SATUHARAPAN.COM – Bambang Widjojanto, dalam satatus tersangka kasus kesaksian palsu telah mengajukan pengunduran diri dari jabatan Wakil Ketua Komisi Pemberantasan Korupsi (KPK). Segera juga muncul pernyataan di publik: kapan Komjen Budi Gunawan, tersangka kasus suap,  mengundurkan diri sebagai calon Kapolri, bahkan juga dari jabatan sebagai Kepala Lmbaga Pendidikan Polisi?

Para ‘pembela dan penyeru’ agar Budi Gunawan dilantik sebagai Kapolri bereaksi dengan mengatakan bahwa soal mengundurkan diri itu masalah etika.
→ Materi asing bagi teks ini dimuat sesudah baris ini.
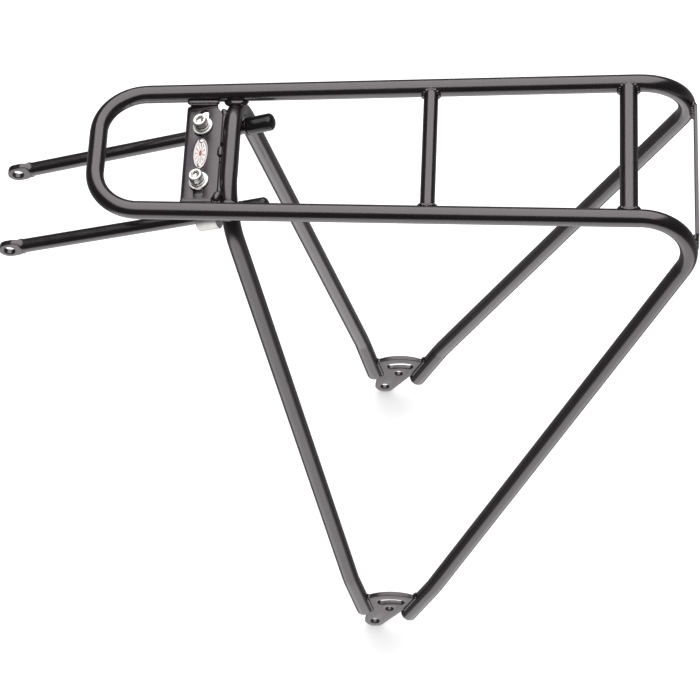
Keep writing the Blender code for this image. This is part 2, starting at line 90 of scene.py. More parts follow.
def finish_mesh(mesh, angle=40.0):
    """Smooth shading with the edges sharper than the angle kept crisp."""
    mesh.shade_smooth()
    mesh.set_sharp_from_angle(angle=math.radians(angle))


print("unit of (3, 4, 0) is", unit([3.0, 4.0, 0.0]))

# %% Put a piece on its body
def add_object(name, mesh, mat, body, replaced=()):
    """Puts a mesh in the scene with its material and lets it ride on a CAD body."""
    mesh.materials.append(mat)
    obj = bpy.data.objects.new(name, mesh)
    bpy.context.scene.collection.objects.link(obj)
    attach(obj, body)
    if replaced:
        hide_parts(*replaced)
    return obj


# %% A mesh from a grid
def grid_mesh(name, points, uv=None, caps=True, wrap=True, angle=40.0):
    """A mesh from a (rows, columns, 3) grid in mm: quads join neighbours, and each row closes when wrap is on.

    Corner (i, j) of a quad takes row i and column j, and the column after the last is the first again.
    """
    rows, cols = points.shape[:2]
    span = cols if wrap else cols - 1
    i, j = np.meshgrid(np.arange(rows - 1), np.arange(span), indexing="ij")
    k = (j + 1) % cols
    quads = np.stack([i * cols + j, i * cols + k, (i + 1) * cols + k, (i + 1) * cols + j], -1).reshape(-1, 4)
    faces = quads.tolist()
    if caps:
        faces.append(list(range(cols))[::-1])
        faces.append([(rows - 1) * cols + c for c in range(cols)])
    mesh = bpy.data.meshes.new(name)
    mesh.from_pydata((points.reshape(-1, 3) * MM).tolist(), [], faces)
    if uv is not None:
        u, v = uv
        corner = np.zeros((len(mesh.loops), 2), np.float32)
        corner[: quads.size, 0] = np.stack([u[j], u[j + 1], u[j + 1], u[j]], -1).ravel()
        corner[: quads.size, 1] = np.stack([v[i], v[i], v[i + 1], v[i + 1]], -1).ravel()
        layer = mesh.uv_layers.new(name="along")
        layer.data.foreach_set("uv", corner.ravel())
    bm = bmesh.new()
    bm.from_mesh(mesh)
    bmesh.ops.recalc_face_normals(bm, faces=bm.faces)
    bm.to_mesh(mesh)
    bm.free()
    finish_mesh(mesh, angle)
    return mesh


print("grids are drawn in mm and made in metres, scale", MM)

# %% [markdown]
# ## Paths and sweeps
# A bent tube is known by the corners of its centre line and by its bend radii, as a tube bender's
# sheet gives them. The centre line is worked out first, then rings are carried along it in frames
# that never twist. A Bezier curve with a bevel would look alike, but its arcs are only nearly
# round, and its rings can't be told where to lie.

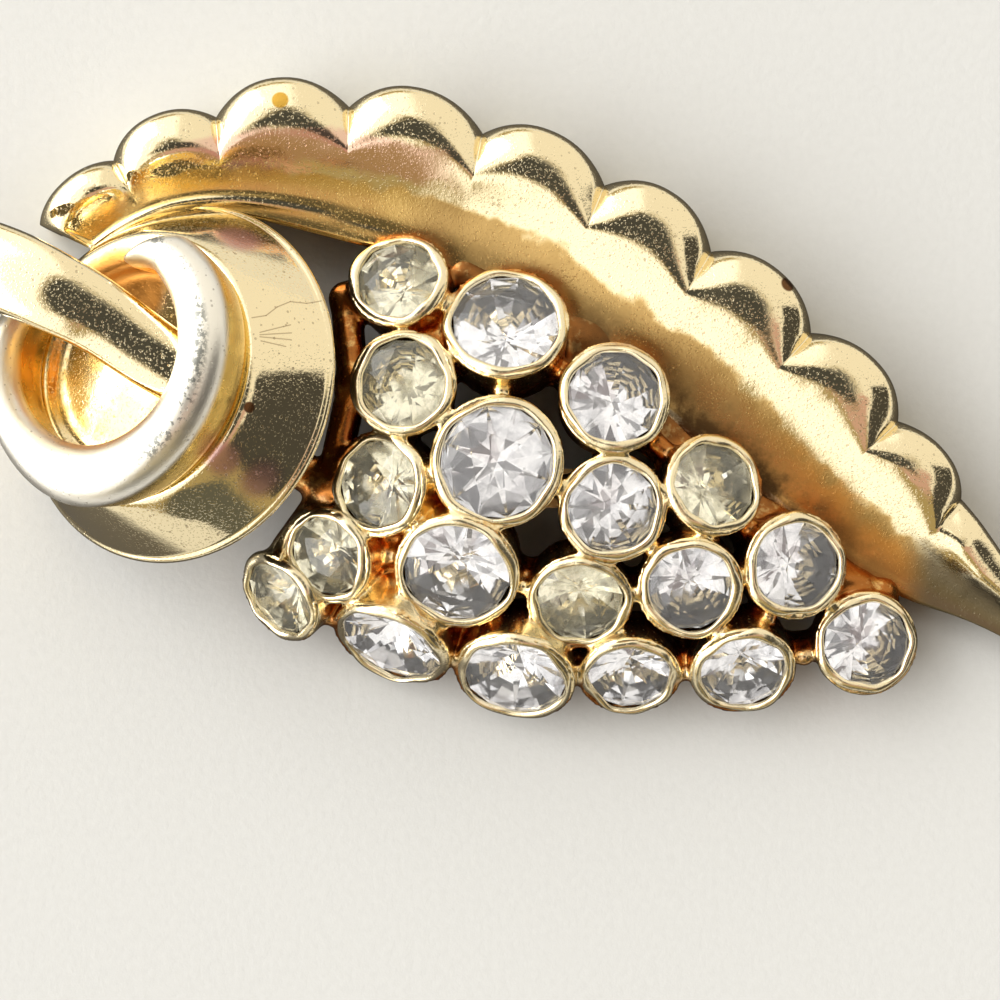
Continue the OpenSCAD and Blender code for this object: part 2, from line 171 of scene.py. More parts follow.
def leaf_skin():
    """The leaf's closed sections, one to a station, in mm. Let e be the share of the way from the middle of
    a lobe to its crease. The lobe swells outwards as 1 - e ** LOBE_POWER, by a share that eases from 1 at
    the outer edge to 0 at LOBE_RUN. The front sinks as 1 - (1 - e ** CREASE_POWER) ** CREASE_ROUND, and
    this eases out inwards. The back is the front moved one wall inwards along its normal. Also returns each
    point's share of the width, and of the raised line's height."""
    t = leaf_stations()
    lobe = np.minimum(np.floor(t).astype(int), len(LOBE_BULGES))
    lobed = lobe < len(LOBE_BULGES)
    edge = np.where(lobed, np.abs(2 * (t - lobe) - 1), 0)
    swell = np.where(lobed, 1 - edge ** LOBE_POWER, 0)
    last_crease = np.clip(1 - 2 * (t - len(LOBE_BULGES)), 0, 1) ** 2
    valley = np.where(lobed, 1 - (1 - edge ** CREASE_POWER) ** CREASE_ROUND, last_crease)
    row = cubic(LEAF_CREASES, t)
    foot = bezier(LEAF_SPINE, row[:, :1])
    along = row[:, 1:3] - foot
    width = np.linalg.norm(along, axis=1)[:, None]
    along /= width
    bulge = (np.append(LOBE_BULGES, 0)[lobe] * swell)[:, None]
    lip = np.minimum(LIP_W, LIP_SHARE * width)
    inner = row[:, 3:4]
    crest = row[:, 4:5]
    share = cubic(LEAF_SECTION, np.linspace(0, len(LEAF_SECTION) - 1, SECTION_POINTS))
    q = share[:, 0] * lip + share[:, 1] * (width - lip)
    z = np.maximum(share[:, 2], 0) * crest - share[:, 3] * (crest - inner)
    fade = 1 - ease((q - CREASE_IN) / (CREASE_OUT - CREASE_IN))
    z = z - CREASE_DEPTH * valley[:, None] * fade * np.minimum(1, z / CREASE_FULL)
    left = np.clip(LINE_LEFT_END - t, 0, 1)
    right = np.clip(t - LINE_RIGHT_START, 0, 1) * np.clip((LINE_RIGHT_END - t) / LINE_LAST_RUN, 0, 1)
    raised = ease(left + right)[:, None] * bell(q - width + cubic(LINE_IN, t), LINE_W)
    from_end = np.linalg.norm(foot - foot[0], axis=1)[:, None]
    cross = ease((q - CROSS_START) / CROSS_START_RUN) * ease((width - q) / CROSS_END_RUN)
    cross = cross * bell(from_end - CROSS_IN, CROSS_W)
    z = z + LINE_H * (raised + CROSS_SHARE * cross)
    q = q - bulge * (1 - ease(q / LOBE_RUN))
    dq = np.gradient(q, axis=1)
    dz = np.gradient(z, axis=1)
    wall = np.minimum(LEAF_WALL, WALL_SHARE * width) / np.hypot(dq, dz)
    back_q = np.minimum(q + wall * dz, width)
    back_z = np.maximum(z - wall * dq, BACK_RISE * np.arange(SECTION_POINTS))
    back_z[:, 0] = 0
    across = np.concatenate([q, back_q[:, ::-1]], axis=1)
    height = np.concatenate([z, back_z[:, ::-1]], axis=1)
    flat = foot[:, None] + along[:, None] * across[..., None]
    skin = np.concatenate([flat, height[..., None]], axis=2)
    return skin, across / width, np.concatenate([raised, 0 * raised], axis=1)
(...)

Namun karena syarat legal formal sudah dipenuhi justru harus segera dilantik.

Mengapa etika dikesampingkan, bahkan ada di kalangan pengamat, pejabat, akademisi dan politisi mencibir konflik ini seolah-olah tentang suci, jahat atau kotor, atau soal ‘manusia setengah dewa’? Bukankah ini memang masalah etika dan moral. Mengesampingkan hal ini adalah naif dan berbahaya.

KPK dibentuk karena lembaga penegak hukum, khususnya Kejaksaan Agung dan Polri, gagal meneggakkan supremasi hukum, dan terutama memberantas korupsi. Sumber masalah itu adalah standar etika dan ketaatan hukum di dua istansi itu. Dalam sebuah acara di televisi, hari Selasa (27/1) malam, mantan Ketua KPK, Taufiequrachman Ruki, dengan tegas mengatakan pemberantasann korupsi oleh dua lembaga itu nol.

Standar Etika KPK

Dalam kasus ini, Ketua KPK, Abraham Samad, disorot karena diketahui bertemu dengan sejumlah politisi menjelang pemilihan presiden. Dia dianggap melanggar etika komisioner KPK. Ruki juga pernah akan diajukan ke komite etik, karena bermain golf dengan pejabat lain.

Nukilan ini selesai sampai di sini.